Puncak aksi protes itu akhirnya terjadi pada 15 Januari 1974. Kedatangan Perdana Menteri Jepang, Tanaka Kakuei, di Pangkalan Udara Halim Perdanakusuma disambut dengan aksi demonstrasi yang berujung rusuh. Masa bulan madu antara mahasiswa dengan pemerintah, juga antara investor asing dengan masyarakat Indonesia umumnya, yang telah terjalin sejak jatuhnya Sukarno tahun 1966 pun berakhir.

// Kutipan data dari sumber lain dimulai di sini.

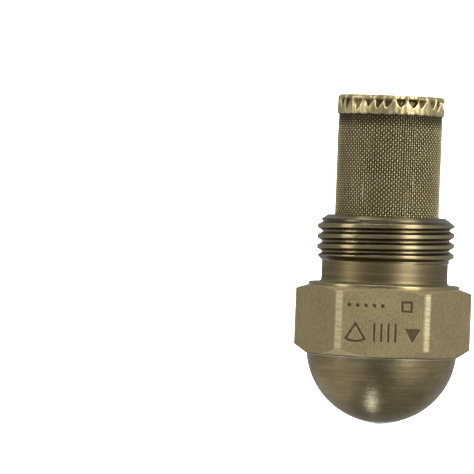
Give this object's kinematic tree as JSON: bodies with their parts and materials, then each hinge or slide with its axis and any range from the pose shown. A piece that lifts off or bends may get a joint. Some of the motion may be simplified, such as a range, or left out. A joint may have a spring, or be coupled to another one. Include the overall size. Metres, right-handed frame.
{
  "type": "oil burner nozzle",
  "caption": "Domed hexagonal oil burner nozzle with a spray orifice, threaded shank and a screw-in woven-wire strainer with a crimped end cap.",
  "frame": {"origin": "on the axis, in the plane of the rim of the spray outlet at the bottom of the dome", "axes": "+Z along the nozzle's axis from the spray outlet towards the strainer's end cap; -Y is normal to the marked wrench flat"},
  "size_m": [0.0182, 0.016, 0.0338],
  "materials": {
    "nozzle_body": "turned and tumbled, dull olive brown",
    "orifice_disc": "turned",
    "swirl_distributor": "turned",
    "retaining_screw": "turned",
    "strainer_gasket": "soft copper, dull",
    "strainer_base": "turned",
    "strainer_cage": "punched strip",
    "strainer_mesh": "woven wire cloth",
    "mesh_seam": "soldered lap",
    "base_ferrule": "pressed",
    "strainer_cap": "pressed and crimped, bright"
  },
  "bodies": {
    "nozzle": {"nozzle_body": "nozzle_body", "orifice_disc": "orifice_disc"},
    "distributor": {"swirl_distributor": "swirl_distributor"},
    "screw": {"retaining_screw": "retaining_screw"},
    "gasket": {"strainer_gasket": "strainer_gasket"},
    "strainer": {"strainer_base": "strainer_base", "strainer_cage": "strainer_cage", "strainer_mesh": "strainer_mesh", "mesh_seam": "mesh_seam", "base_ferrule": "base_ferrule", "strainer_cap": "strainer_cap"}
  },
  "joints": [
    {"name": "distributor_lift", "type": "slide", "parent": "nozzle", "child": "distributor", "axis": [0, 0, 1], "range_m": [0, 0.00106]},
    {"name": "retaining_screw_turn", "type": "hinge", "parent": "distributor", "child": "screw", "pos_m": [0, 0, 0.01], "axis": [0, 0, 1], "range_deg": [0, 360]},
    {"name": "strainer_lift", "type": "slide", "parent": "nozzle", "child": "gasket", "axis": [0, 0, 1], "range_m": [0, 0.00529]},
    {"name": "strainer_turn", "type": "hinge", "parent": "gasket", "child": "strainer", "pos_m": [0, 0, 0.02], "axis": [0, 0, 1], "range_deg": [0, 1800]}
  ],
  "couplings": [
    {"joint": "retaining_screw_turn", "follows": "distributor_lift", "rad_per_m": 5936.9},
    {"joint": "strainer_turn", "follows": "strainer_lift", "rad_per_m": 5936.9}
  ]
}
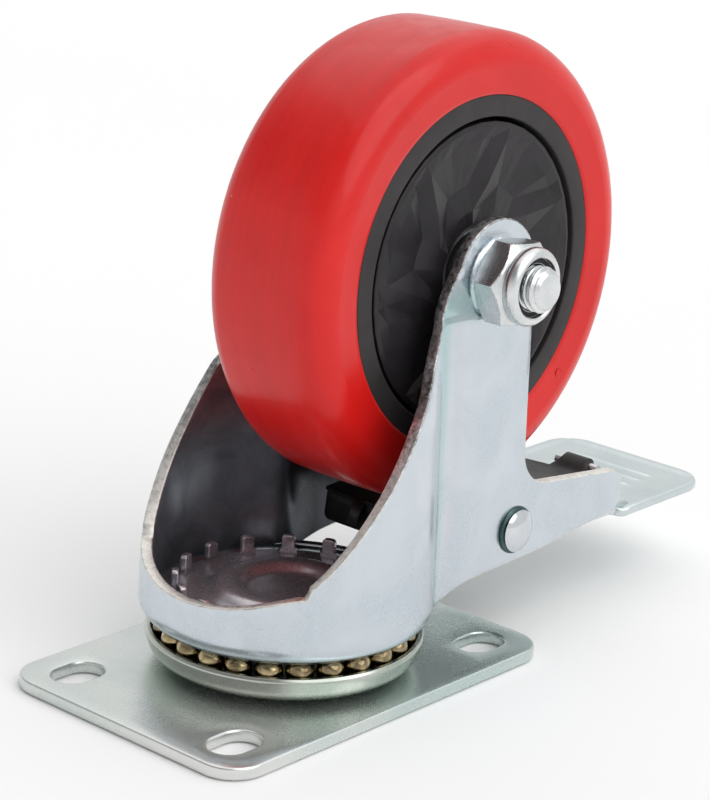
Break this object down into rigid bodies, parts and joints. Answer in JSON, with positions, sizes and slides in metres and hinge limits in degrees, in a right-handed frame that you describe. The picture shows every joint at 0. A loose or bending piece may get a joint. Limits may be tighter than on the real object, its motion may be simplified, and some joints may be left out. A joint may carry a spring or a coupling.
{
  "type": "swivel castor",
  "caption": "Plate-mounted swivel castor for a gate: red tyre on a black hub, zinc-plated fork on a ball race, nut-held axle and a foot pedal that locks both wheel and swivel.",
  "frame": {"origin": "centre of the bolt pattern on the plate's mounting face, on the swivel axis", "axes": "+Z out of the plate's far side towards the wheel, so the castor stands on its plate; +X towards the trailing wheel and the pedal; Y along the wheel axle, lock nut at -Y"},
  "size_m": [0.1715, 0.0676, 0.1333],
  "materials": {
    "plate_zinc": "zinc plated sheet, satin, with faint green and grey clouding",
    "dish_zinc": "zinc plated pressing, satin, faintly yellow-green",
    "claw_zinc": "zinc plated pressing, thin grease film",
    "fork_zinc": "blue zinc plated pressing, satin to semi-gloss",
    "pedal_zinc": "blue zinc plated pressing, satin",
    "rivet_zinc": "bright zinc, semi-gloss",
    "bright_zinc": "bright zinc plated fastener, semi-gloss",
    "plain_steel": "turned steel, satin",
    "bearing_steel": "ground bearing steel",
    "cage_brass": "pressed brass cage",
    "greased_balls": "steel balls under golden brown grease",
    "nylon": "dark nylon lock ring",
    "hub_plastic": "black moulded polypropylene, satin",
    "cover_plastic": "black moulded plastic with faceted relief",
    "red_tyre": "red polyurethane, smooth, slight gloss",
    "black_spring": "black oxide spring steel, slight oil sheen"
  },
  "bodies": {
    "base": {"mounting_plate": "plate_zinc", "race_dish": "dish_zinc", "swivel_post": "plain_steel", "claw_disc": "claw_zinc"},
    "main_ball_ring": {"main_balls": "greased_balls"},
    "upper_ball_ring": {"upper_balls": "greased_balls"},
    "fork": {"fork": "fork_zinc", "axle_bolt": "bright_zinc", "axle_nut": "bright_zinc", "nut_insert": "nylon", "spacer_tube": "plain_steel", "side_bush_near": "plain_steel", "side_bush_far": "plain_steel", "bearing_near_inner": "bearing_steel", "bearing_far_inner": "bearing_steel", "pedal_rivet": "rivet_zinc", "pivot_sleeve": "plain_steel", "rivet_washer_near": "rivet_zinc", "rivet_washer_far": "rivet_zinc"},
    "bearing_train": {"bearing_near_balls": "bearing_steel", "bearing_near_cage": "cage_brass", "bearing_far_balls": "bearing_steel", "bearing_far_cage": "cage_brass"},
    "wheel": {"hub_core": "hub_plastic", "tyre": "red_tyre", "hub_cover_near": "cover_plastic", "hub_cover_far": "cover_plastic", "bearing_near_outer": "bearing_steel", "bearing_far_outer": "bearing_steel"},
    "pedal": {"brake_pedal": "pedal_zinc", "brake_leaf": "black_spring", "leaf_pin": "plain_steel"}
  },
  "joints": [
    {"name": "swivel", "type": "hinge", "parent": "base", "child": "fork", "pos_m": [0, 0, 0.0102], "axis": [0, 0, 1], "continuous": true},
    {"name": "main_balls_roll", "type": "hinge", "parent": "base", "child": "main_ball_ring", "pos_m": [0, 0, 0.0102], "axis": [0, 0, 1], "continuous": true},
    {"name": "upper_balls_roll", "type": "hinge", "parent": "base", "child": "upper_ball_ring", "pos_m": [0, 0, 0.0165], "axis": [0, 0, 1], "continuous": true},
    {"name": "wheel_spin", "type": "hinge", "parent": "fork", "child": "wheel", "pos_m": [0.03725, 0, 0.0833], "axis": [0, 1, 0], "continuous": true},
    {"name": "bearing_roll", "type": "hinge", "parent": "fork", "child": "bearing_train", "pos_m": [0.03725, 0, 0.0833], "axis": [0, 1, 0], "continuous": true},
    {"name": "pedal_press", "type": "hinge", "parent": "fork", "child": "pedal", "pos_m": [0.0478, 0, 0.0257], "axis": [0, -1, 0], "range_deg": [0, 12]}
  ],
  "couplings": [
    {"joint": "main_balls_roll", "follows": "swivel", "ratio": 0.5},
    {"joint": "upper_balls_roll", "follows": "swivel", "ratio": 0.5},
    {"joint": "bearing_roll", "follows": "wheel_spin", "ratio": 0.63636}
  ]
}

Mahasiswa dan lainnya mengambil alih jalan selama masa kunjungan Perdana Menteri Tanaka, dan aksi protes mereka adalah antiasing, terutama Jepang; antibirokrasi, terutama ditujukan kepada teknokrat berpendidikan Barat yang mendorong pemerintah untuk lebih percaya pada investasi asing; dan antimiliter, terutama terhadap jenderal-jenderal yang dicurigai banyak diuntungkan dari perjanjian bisnis dengan orang-orang Tionghoa dan asing.

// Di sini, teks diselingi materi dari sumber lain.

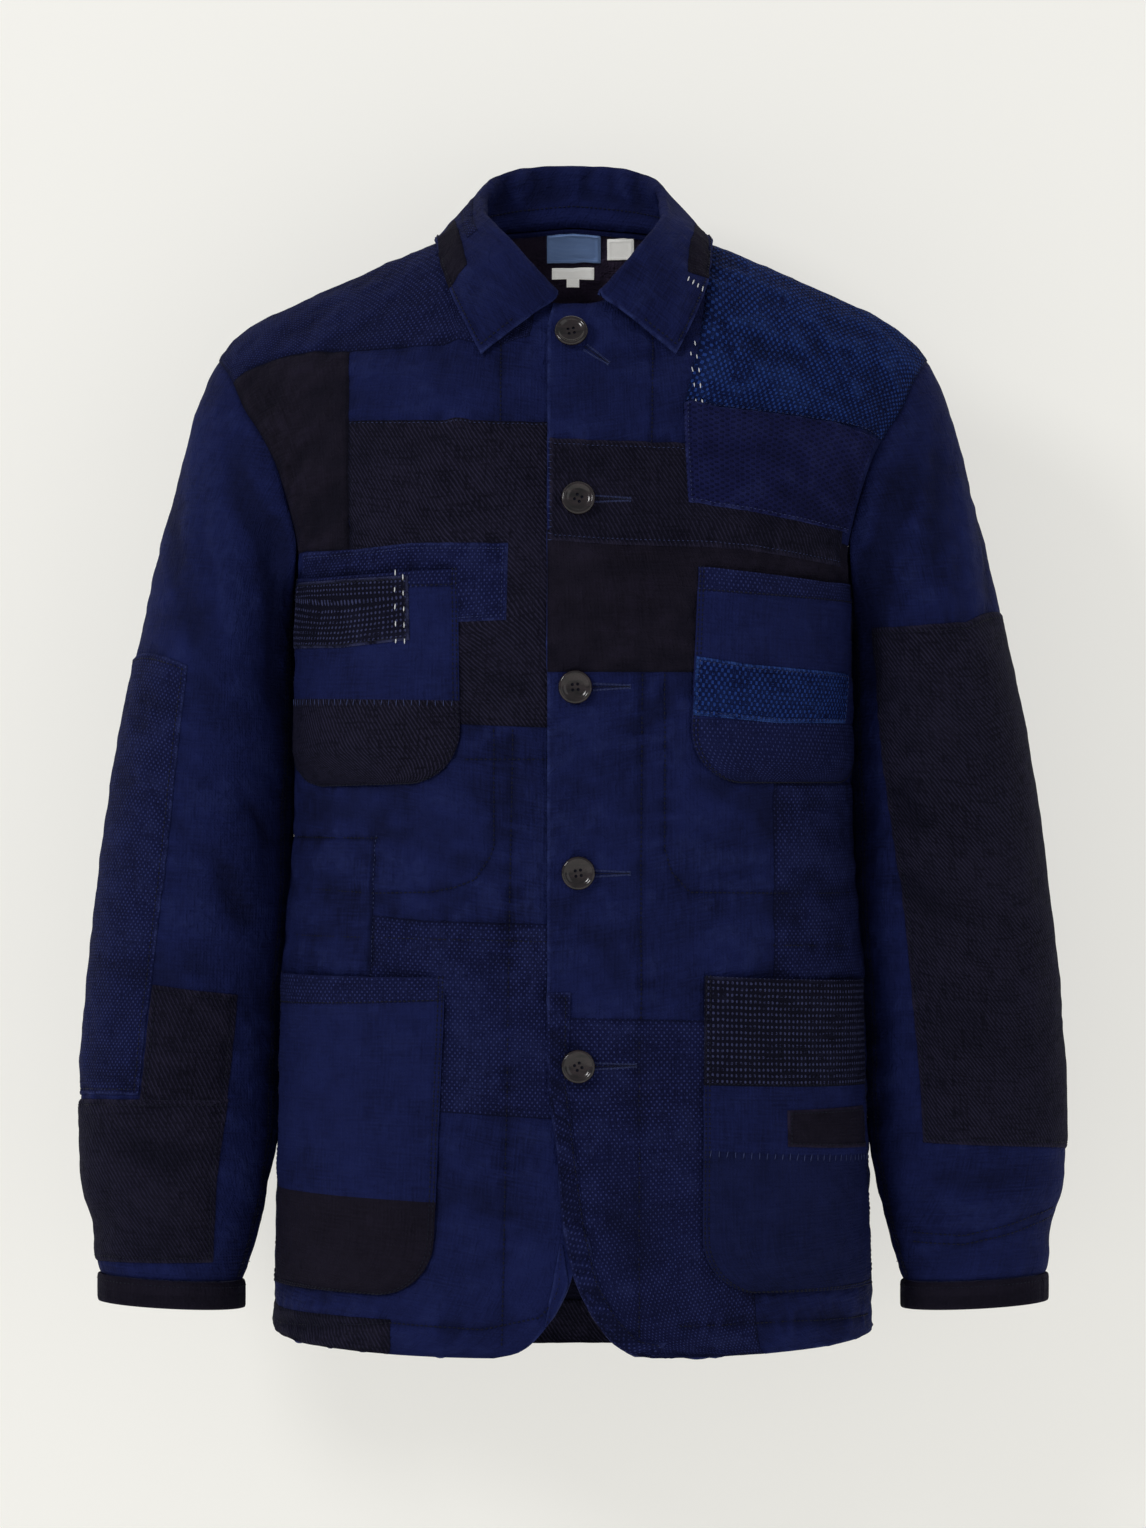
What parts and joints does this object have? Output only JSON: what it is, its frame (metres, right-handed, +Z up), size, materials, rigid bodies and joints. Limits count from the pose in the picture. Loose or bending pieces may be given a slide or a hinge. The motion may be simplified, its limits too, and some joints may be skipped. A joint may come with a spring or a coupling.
{
  "type": "patched boro jacket",
  "caption": "Worn, hollow work jacket in indigo patchwork: folded collar, patch pockets, raised patches, bound cuffs and a buttoned front with rounded lower corners.",
  "frame": {"origin": "midway between the two points where the collar lies on the shoulder seams, which is where the jacket rests on its wearer", "axes": "+Z up, -Y out of the buttoned front, +X towards the wearer's left"},
  "size_m": [0.6466, 0.2587, 0.7901],
  "materials": {
    "indigo_plain": "matt plain weave, washed indigo",
    "indigo_dotted": "matt indigo with rows of small light stitches",
    "indigo_bright": "matt bright indigo, ribbed",
    "indigo_dark_twill": "matt near-black indigo twill",
    "indigo_rice": "matt indigo with short light stitches",
    "indigo_ribbed": "matt violet-blue, stitched in ribs",
    "lining_dark": "matt dark plain weave",
    "horn_brown": "dark brown, polished",
    "label_slate": "woven, slate blue",
    "label_white": "woven, off-white"
  },
  "bodies": {
    "root": {"front_left": "indigo_plain", "front_right": "indigo_plain", "back": "indigo_plain", "sleeve_left": "indigo_plain", "sleeve_right": "indigo_plain", "under_sleeve_left": "indigo_plain", "under_sleeve_right": "indigo_plain", "cuff_left": "indigo_dark_twill", "cuff_right": "indigo_dark_twill", "collar": "indigo_plain", "edge_band": "indigo_dotted", "pocket_chest_left": "indigo_plain", "pocket_chest_right": "indigo_plain", "pocket_hip_left": "indigo_plain", "pocket_hip_right": "indigo_plain", "patch_ribbed_left": "indigo_ribbed", "patch_band_left": "indigo_dark_twill", "patch_dotted_right": "indigo_dotted", "patch_sleeve_left": "indigo_dark_twill", "patch_sleeve_right_long": "indigo_dotted", "patch_sleeve_right_low": "indigo_dark_twill", "patch_pocket_strip": "indigo_bright", "patch_pocket_rice": "indigo_rice", "patch_hip_rice": "indigo_rice", "lining_neck": "lining_dark", "hem_facing": "indigo_dark_twill", "label_main": "label_slate", "label_side": "label_white", "label_low": "label_white", "button_1": "horn_brown", "button_2": "horn_brown", "button_3": "horn_brown", "button_4": "horn_brown", "button_5": "horn_brown"}
  },
  "joints": []
}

Jakarta berasap, penghancuran dan penjarahan terjadi di mana-mana. gak hanya menyasar produk-produk Jepang, massa juga melampiaskan kekesalannya kepada perusahaan-perusahaan Tionghoa. Salah satunya adalah Astra yang menjadi distributor barang-barang otomotif dari Jepang. Mobil-mobil dan sepeda motor buatan Jepang dan buatan asing lainnya dibakar, diceburkan ke sungai, atau, jika pemiliknya beruntung, hanya dikempeskan rodanya. Pada Peristiwa Malari ini, setidaknya sebelas orang tewas dan 300 lainnya luka-luka. Sebanyak 807 mobil dan 187 sepeda motor dirusak/dibakar, 144 bangunan ikut rusak. Toko-toko perhiasan pun tidak ketinggalan dijarah, sekitar 160 kg emas raib.
Sekitar 775 orang ditahan menyusul aksi pemerintah memadamkan kerusuhan tersebut, beberapa terdiri dari anak di bawah umur.
Dari Peristiwa Malari, Presiden Soeharto tampaknya mengambil sikap tegas: Go to hell with civil society. Secara gak langsung mengingatkan para demonstran who is the boss.